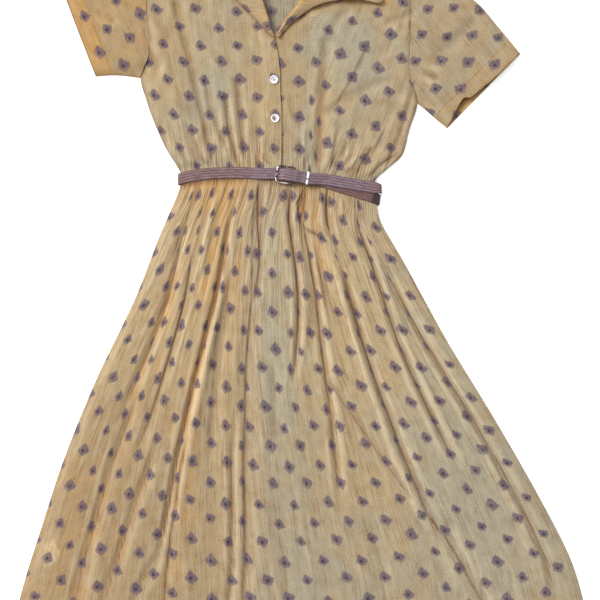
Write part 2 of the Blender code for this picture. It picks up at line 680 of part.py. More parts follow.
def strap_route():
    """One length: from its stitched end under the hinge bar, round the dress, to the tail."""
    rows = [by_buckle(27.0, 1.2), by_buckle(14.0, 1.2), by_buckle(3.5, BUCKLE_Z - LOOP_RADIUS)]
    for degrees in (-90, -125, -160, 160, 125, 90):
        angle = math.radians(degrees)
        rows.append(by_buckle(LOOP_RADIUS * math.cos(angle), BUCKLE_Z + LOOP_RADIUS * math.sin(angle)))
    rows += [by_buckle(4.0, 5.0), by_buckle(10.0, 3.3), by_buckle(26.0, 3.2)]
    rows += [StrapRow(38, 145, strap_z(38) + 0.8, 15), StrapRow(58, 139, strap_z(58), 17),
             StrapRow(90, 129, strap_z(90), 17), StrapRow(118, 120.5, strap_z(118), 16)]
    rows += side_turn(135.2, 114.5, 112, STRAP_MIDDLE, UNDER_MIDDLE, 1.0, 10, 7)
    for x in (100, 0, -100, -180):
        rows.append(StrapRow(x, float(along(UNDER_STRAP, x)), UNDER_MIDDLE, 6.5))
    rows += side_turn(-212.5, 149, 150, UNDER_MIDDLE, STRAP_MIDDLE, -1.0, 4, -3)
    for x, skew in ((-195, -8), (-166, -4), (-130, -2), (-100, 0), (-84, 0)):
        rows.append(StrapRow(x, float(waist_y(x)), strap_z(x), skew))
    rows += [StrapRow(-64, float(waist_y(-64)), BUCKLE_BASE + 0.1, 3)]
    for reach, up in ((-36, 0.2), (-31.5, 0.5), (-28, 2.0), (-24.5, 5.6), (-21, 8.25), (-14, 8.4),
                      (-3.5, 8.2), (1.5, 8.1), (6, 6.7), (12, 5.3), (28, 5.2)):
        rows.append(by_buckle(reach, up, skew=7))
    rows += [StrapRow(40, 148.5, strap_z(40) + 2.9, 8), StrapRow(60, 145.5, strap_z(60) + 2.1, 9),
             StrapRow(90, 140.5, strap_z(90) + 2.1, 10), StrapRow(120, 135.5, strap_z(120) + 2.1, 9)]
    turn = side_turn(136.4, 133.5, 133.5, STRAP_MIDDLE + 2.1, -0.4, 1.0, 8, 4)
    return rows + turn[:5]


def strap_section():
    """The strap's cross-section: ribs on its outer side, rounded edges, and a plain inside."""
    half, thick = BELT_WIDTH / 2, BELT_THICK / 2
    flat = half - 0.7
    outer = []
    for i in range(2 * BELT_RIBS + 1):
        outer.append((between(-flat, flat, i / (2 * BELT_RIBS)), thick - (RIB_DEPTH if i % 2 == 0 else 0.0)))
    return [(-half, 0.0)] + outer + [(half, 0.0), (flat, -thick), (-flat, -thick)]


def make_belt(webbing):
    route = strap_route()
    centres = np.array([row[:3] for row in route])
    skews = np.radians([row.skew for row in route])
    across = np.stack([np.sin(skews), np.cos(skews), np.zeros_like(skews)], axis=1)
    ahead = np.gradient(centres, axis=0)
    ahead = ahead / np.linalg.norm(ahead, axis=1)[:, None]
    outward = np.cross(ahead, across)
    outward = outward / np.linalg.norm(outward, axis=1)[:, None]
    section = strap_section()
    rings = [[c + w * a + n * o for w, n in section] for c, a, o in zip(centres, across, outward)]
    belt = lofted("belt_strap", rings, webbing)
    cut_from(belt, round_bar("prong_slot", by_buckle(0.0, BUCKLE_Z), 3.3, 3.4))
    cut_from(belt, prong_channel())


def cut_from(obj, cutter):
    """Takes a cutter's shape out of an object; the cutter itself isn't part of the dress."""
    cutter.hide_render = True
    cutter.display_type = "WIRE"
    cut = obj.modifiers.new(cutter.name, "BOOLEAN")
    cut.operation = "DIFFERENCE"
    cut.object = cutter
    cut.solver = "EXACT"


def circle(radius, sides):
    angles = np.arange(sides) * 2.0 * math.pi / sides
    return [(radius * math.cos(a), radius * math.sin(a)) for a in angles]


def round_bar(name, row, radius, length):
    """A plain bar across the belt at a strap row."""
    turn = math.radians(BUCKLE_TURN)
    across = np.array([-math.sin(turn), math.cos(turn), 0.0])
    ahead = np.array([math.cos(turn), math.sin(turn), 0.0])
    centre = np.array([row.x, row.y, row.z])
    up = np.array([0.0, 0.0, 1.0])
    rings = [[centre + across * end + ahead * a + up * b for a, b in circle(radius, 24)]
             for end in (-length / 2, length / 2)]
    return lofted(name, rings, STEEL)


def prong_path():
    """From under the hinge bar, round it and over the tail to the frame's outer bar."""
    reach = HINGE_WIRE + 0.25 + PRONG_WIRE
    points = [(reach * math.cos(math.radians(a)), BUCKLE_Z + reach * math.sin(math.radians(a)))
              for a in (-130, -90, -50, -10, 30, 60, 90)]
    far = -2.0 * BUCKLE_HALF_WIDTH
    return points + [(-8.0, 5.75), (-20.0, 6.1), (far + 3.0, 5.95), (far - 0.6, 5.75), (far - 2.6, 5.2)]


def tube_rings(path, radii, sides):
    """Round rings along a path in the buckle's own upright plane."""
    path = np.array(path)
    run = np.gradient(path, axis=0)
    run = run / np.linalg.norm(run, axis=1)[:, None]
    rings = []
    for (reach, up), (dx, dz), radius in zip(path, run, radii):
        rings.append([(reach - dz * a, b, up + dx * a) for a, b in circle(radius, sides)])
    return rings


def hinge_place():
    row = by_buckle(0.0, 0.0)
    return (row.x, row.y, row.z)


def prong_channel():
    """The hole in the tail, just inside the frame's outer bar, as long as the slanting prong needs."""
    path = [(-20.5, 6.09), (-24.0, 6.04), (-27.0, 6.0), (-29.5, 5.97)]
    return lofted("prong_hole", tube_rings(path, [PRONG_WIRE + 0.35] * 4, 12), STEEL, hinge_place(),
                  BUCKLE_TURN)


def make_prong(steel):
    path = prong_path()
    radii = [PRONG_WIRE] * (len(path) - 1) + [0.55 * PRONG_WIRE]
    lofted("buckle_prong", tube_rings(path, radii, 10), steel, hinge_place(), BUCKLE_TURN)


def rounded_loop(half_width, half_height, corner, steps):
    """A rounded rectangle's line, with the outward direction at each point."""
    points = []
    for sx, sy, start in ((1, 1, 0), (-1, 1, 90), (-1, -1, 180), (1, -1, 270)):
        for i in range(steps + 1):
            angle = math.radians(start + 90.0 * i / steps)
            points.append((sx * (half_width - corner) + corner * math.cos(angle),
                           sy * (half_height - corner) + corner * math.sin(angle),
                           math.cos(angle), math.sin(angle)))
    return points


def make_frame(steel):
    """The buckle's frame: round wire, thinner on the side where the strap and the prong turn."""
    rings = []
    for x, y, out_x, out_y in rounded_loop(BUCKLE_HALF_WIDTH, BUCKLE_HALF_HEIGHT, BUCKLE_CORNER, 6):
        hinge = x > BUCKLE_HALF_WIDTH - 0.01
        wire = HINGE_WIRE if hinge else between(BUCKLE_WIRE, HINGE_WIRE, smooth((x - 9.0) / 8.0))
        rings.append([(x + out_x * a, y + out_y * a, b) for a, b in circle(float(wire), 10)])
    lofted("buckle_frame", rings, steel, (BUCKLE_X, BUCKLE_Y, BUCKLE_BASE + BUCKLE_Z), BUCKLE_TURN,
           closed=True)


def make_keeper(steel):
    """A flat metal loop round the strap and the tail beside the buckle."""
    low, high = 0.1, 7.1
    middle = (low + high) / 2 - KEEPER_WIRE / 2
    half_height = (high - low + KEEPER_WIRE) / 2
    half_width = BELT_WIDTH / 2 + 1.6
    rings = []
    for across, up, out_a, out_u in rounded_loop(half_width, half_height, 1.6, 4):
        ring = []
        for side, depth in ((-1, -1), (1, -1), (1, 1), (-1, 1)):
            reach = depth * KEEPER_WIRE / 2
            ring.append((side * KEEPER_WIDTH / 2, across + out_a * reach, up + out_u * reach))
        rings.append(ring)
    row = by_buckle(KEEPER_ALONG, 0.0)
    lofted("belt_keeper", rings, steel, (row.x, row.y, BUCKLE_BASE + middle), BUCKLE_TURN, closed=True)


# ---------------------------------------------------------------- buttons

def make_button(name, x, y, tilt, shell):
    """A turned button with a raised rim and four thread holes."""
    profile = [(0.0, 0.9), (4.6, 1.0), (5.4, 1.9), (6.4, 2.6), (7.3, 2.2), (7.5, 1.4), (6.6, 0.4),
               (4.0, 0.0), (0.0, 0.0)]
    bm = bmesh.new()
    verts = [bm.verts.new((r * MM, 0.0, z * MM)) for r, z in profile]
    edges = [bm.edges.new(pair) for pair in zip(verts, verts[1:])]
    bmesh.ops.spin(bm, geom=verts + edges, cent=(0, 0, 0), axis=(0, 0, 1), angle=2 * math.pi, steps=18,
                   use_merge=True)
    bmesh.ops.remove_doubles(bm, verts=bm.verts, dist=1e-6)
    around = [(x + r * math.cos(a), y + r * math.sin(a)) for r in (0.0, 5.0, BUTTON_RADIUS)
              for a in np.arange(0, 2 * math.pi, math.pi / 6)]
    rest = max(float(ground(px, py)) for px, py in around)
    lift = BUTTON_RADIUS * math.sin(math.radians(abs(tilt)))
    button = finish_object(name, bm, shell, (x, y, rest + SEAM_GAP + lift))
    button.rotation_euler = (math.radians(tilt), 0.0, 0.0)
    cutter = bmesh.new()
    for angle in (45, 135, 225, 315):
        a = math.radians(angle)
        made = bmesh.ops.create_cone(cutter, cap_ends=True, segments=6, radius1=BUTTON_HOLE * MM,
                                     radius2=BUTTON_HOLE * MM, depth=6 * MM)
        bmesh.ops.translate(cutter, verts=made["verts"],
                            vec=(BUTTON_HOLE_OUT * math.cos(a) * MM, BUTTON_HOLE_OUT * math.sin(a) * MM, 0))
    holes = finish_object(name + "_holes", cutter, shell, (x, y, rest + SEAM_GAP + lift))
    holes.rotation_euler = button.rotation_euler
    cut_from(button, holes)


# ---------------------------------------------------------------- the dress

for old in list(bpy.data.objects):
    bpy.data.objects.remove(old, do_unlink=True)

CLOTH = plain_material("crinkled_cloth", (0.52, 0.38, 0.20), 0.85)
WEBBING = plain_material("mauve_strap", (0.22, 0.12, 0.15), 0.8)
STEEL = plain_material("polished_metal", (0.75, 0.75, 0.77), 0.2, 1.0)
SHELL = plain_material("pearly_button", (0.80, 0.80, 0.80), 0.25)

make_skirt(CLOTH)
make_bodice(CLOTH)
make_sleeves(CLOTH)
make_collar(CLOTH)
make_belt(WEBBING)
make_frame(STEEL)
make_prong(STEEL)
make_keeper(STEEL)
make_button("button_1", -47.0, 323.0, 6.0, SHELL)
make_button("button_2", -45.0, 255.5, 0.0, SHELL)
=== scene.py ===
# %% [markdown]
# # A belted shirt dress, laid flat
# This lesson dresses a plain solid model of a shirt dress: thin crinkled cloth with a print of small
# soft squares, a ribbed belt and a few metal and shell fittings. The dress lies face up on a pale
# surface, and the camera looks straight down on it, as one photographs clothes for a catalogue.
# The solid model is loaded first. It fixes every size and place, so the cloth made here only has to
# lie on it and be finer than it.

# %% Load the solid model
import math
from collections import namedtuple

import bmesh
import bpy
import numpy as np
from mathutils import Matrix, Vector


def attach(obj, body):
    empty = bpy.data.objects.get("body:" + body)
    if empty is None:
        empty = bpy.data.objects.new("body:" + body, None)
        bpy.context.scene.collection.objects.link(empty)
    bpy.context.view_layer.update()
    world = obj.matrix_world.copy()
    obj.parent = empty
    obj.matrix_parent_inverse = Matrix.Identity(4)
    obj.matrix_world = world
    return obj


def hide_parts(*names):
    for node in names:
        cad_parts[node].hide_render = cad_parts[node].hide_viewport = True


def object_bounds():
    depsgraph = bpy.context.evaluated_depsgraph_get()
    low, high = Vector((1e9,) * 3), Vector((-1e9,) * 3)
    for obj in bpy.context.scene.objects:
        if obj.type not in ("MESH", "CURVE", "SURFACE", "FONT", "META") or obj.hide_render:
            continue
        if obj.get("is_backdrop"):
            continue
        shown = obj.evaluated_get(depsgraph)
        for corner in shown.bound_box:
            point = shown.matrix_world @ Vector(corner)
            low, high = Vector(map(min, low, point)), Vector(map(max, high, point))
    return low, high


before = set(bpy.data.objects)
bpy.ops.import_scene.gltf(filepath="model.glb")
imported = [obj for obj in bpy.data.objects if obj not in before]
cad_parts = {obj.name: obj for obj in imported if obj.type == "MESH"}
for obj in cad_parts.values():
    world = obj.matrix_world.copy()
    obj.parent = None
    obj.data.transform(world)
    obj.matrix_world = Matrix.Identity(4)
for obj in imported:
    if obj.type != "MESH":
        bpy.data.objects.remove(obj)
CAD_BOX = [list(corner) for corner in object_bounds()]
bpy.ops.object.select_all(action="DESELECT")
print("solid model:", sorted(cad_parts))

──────

Your objective
Transcribe the lines beginning at the one that contains "make_skirt(CLOTH)" and ending at the one that contains "if empty is", with nothing added or left out.

Response to this exercise
make_skirt(CLOTH)
make_bodice(CLOTH)
make_sleeves(CLOTH)
make_collar(CLOTH)
make_belt(WEBBING)
make_frame(STEEL)
make_prong(STEEL)
make_keeper(STEEL)
make_button("button_1", -47.0, 323.0, 6.0, SHELL)
make_button("button_2", -45.0, 255.5, 0.0, SHELL)
=== scene.py ===
# %% [markdown]
# # A belted shirt dress, laid flat
# This lesson dresses a plain solid model of a shirt dress: thin crinkled cloth with a print of small
# soft squares, a ribbed belt and a few metal and shell fittings. The dress lies face up on a pale
# surface, and the camera looks straight down on it, as one photographs clothes for a catalogue.
# The solid model is loaded first. It fixes every size and place, so the cloth made here only has to
# lie on it and be finer than it.

# %% Load the solid model
import math
from collections import namedtuple

import bmesh
import bpy
import numpy as np
from mathutils import Matrix, Vector


def attach(obj, body):
    empty = bpy.data.objects.get("body:" + body)
    if empty is None:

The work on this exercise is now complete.